Standards in science are particularly high. All pupils have the opportunity to learn a musical instrument and to participate in a range of concerts. The curriculum provides pupils with good opportunities to apply their literacy and numeracy skills in new ways.

Next steps for the school Leaders and those responsible for governance should ensure that: ? teachers have opportunities to share and learn from best practice so that pupils continue to make strong progress across the curriculum ? they evaluate the impact of pupil premium spending and adapt planning accordingly to maximise disadvantaged pupils' progress. I am copying this letter to the chair of the governing body, the director of education for the Diocese of Coventry, the regional schools commissioner and the director of children's services for Warwickshire. This letter will be published on the Ofsted website.

Yours sincerely Martin Spoor Ofsted Inspector Information about the inspection During the inspection I met with you, other leaders and governors. I also held informal conversations with other members of staff. I spoke by telephone with the school's improvement partner.

I observed teaching of a range of subjects, jointly with senior leaders. We scrutinised pupils' work from the current academic year. I met with a group of key stage 2 pupils to gather their views, and spoke informally with several pupils of different ages.

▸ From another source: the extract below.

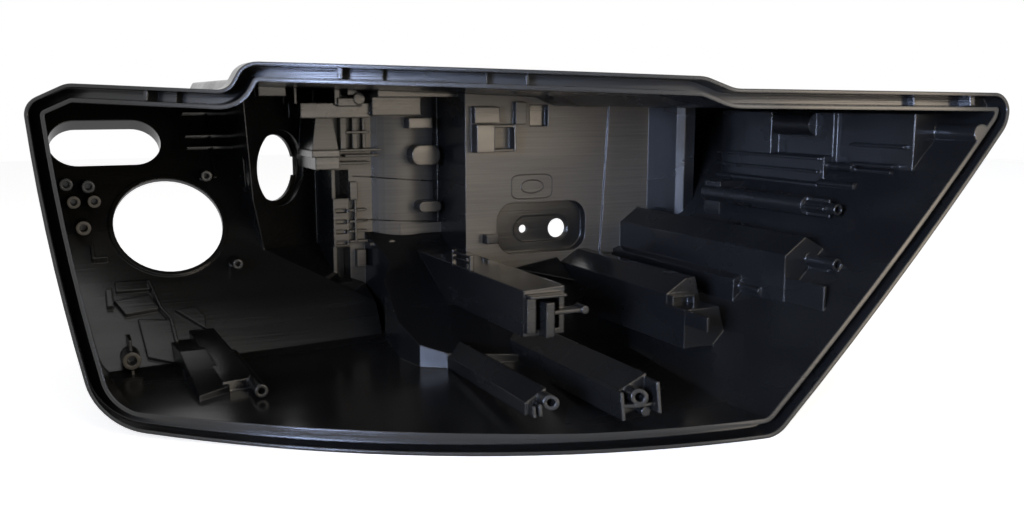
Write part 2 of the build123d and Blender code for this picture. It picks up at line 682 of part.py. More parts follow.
def holes():
    """Holes and recesses cut along the draw direction."""
    floor = PLATEAU_BACK + POCKET_DEPTH
    with BuildPart() as cuts:
        with BuildSketch(Plane.XZ.offset(5 - floor)) as recess:
            with Locations(RECESS_CENTRE):
                SlotOverall(*RECESS_SIZE)
        extrude(recess.sketch, amount=-(5 + RECESS_DEPTH))
        for hole in (SMALL_HOLE, LARGE_HOLE):
            post(*hole, floor - 5, floor + 20)
        for x, z, radius, hole in BOSSES:
            front = left_front(z) - BOSS_HEIGHT
            post(x, z, hole, front - 1, front + BOSS_HEIGHT * 0.6)
        post(*TUBE_CENTRE, TUBE_HOLE, TUBE_FRONT - TUBE_TIP - 1, TUBE_FRONT + 60)
        for tower, x, z, _, hole, height in TOWER_TUBES:
            front = TOWERS[tower][1]
            if hole:
                post(x, z, hole, front - height - 1, front - WALL)
        x, z, _, hole, front = FOOT_POST
        post(x, z, hole, front - 1, front + 5 * WALL)
        left, right = LOUVRE_SPAN
        for level in LOUVRE_LEVELS:
            gap = box_outline(left, level - LOUVRE_HEIGHT / 2, right, level + LOUVRE_HEIGHT / 2)
            block(gap, LOUVRE_FRONT - 1, LOUVRE_FRONT + LOUVRE_DEPTH)
    return cuts.part


def ear_planes():
    """Middle planes of the mounting ears at their bores, x towards the housing."""
    return [
        Plane(origin=TOP_EAR, x_dir=(0, -1, 0), z_dir=(0, 0, 1)),
        Plane(origin=FLOOR_EAR, x_dir=(0, -1, 0), z_dir=(0, 0, 1)),
        Plane(origin=SIDE_EAR, x_dir=(-1, 0, 0), z_dir=(0, 1, 0)),
    ]


def ears():
    """Mounting ears behind the rim, still without their bores."""
    length, width = EAR_SIZE
    with BuildPart() as plates:
        for plane in ear_planes():
            with BuildSketch(plane.offset(-EAR_THICK / 2)) as plate:
                with Locations(((length - width) / 2, 0)):
                    SlotOverall(length, width)
            extrude(plate.sketch, amount=EAR_THICK)
        add(cavity(), mode=Mode.SUBTRACT)
    return plates.part


def ear_bores():
    """Bores through the mounting ears."""
    with BuildPart() as bores:
        for plane in ear_planes():
            disc(plane, EAR_BORE, -EAR_THICK, EAR_THICK)
    return bores.part


with BuildPart() as housing:
    add(shell())
    add(collars())
    add(ears())
    for cuts in (openings(), holes(), ear_bores()):
        add(cuts, mode=Mode.SUBTRACT)
housing.part.label = "housing"
export_step(housing.part, "parts/housing.step")
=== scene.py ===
"""Dressed scene of a moulded headlamp housing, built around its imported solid.

The housing is one black moulding. The script gives it its plastic, adds the fine trim that is
moulded on its walls, and sets the floor, the lamps and the camera. Sizes are in metres, in the
frame of the solid, unless a name ends in _mm. Angles kept as fields are in degrees.
"""

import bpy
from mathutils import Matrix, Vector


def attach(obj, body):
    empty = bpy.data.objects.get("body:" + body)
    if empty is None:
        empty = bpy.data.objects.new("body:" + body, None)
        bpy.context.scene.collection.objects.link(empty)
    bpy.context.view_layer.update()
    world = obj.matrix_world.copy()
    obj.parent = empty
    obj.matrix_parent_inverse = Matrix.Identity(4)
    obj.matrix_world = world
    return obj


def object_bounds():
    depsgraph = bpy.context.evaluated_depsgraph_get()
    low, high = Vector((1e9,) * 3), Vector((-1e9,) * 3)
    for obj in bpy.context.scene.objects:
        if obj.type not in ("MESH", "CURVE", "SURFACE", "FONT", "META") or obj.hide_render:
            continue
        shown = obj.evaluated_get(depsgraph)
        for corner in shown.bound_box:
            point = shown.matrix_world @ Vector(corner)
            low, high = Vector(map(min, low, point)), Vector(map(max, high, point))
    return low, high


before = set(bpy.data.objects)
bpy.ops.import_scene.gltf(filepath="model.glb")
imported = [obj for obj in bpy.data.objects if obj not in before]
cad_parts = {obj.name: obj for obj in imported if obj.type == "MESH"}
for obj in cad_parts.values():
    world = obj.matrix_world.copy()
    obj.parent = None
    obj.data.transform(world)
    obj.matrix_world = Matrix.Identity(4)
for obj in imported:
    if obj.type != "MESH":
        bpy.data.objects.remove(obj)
CAD_BOX = [list(corner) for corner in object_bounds()]

import logging
import math
from dataclasses import dataclass, field
from enum import Enum
from typing import Optional, Sequence

import bmesh
import bpy
from mathutils import Matrix, Vector
from mathutils.bvhtree import BVHTree

logging.basicConfig(level=logging.INFO, format="%(levelname)s %(message)s")
LOG = logging.getLogger("headlamp_housing")

Point = tuple[float, float, float]

MM = 0.001
# The housing opens towards -Y.
OUT_OF_FRONT: Point = (0.0, -1.0, 0.0)
UPWARDS: Point = (0.0, 0.0, 1.0)
# Strength at which a glow shows as plain white.
WHITE_LEVEL = 1.0


class Ray(Enum):
    """A kind of ray, by its Light Path output."""

    CAMERA = "Is Camera Ray"
    GLOSSY = "Is Glossy Ray"
    TRANSMISSION = "Is Transmission Ray"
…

I spoke with parents at the start of the school day. I observed pupils' behaviour at social times and when they moved around the school. I took account of the 73 recent responses to Parent View, Ofsted's online questionnaire, including comments made using the free-text service.

I also considered the 23 responses to Ofsted's staff questionnaire. I scrutinised a wide range of documents, including: the school's evaluation of its performance and its plans for improvement; records of governors' meetings; policies; curriculum plans; and records of pupils' attendance and behaviour. I looked in detail at records that show how the school keeps pupils safe.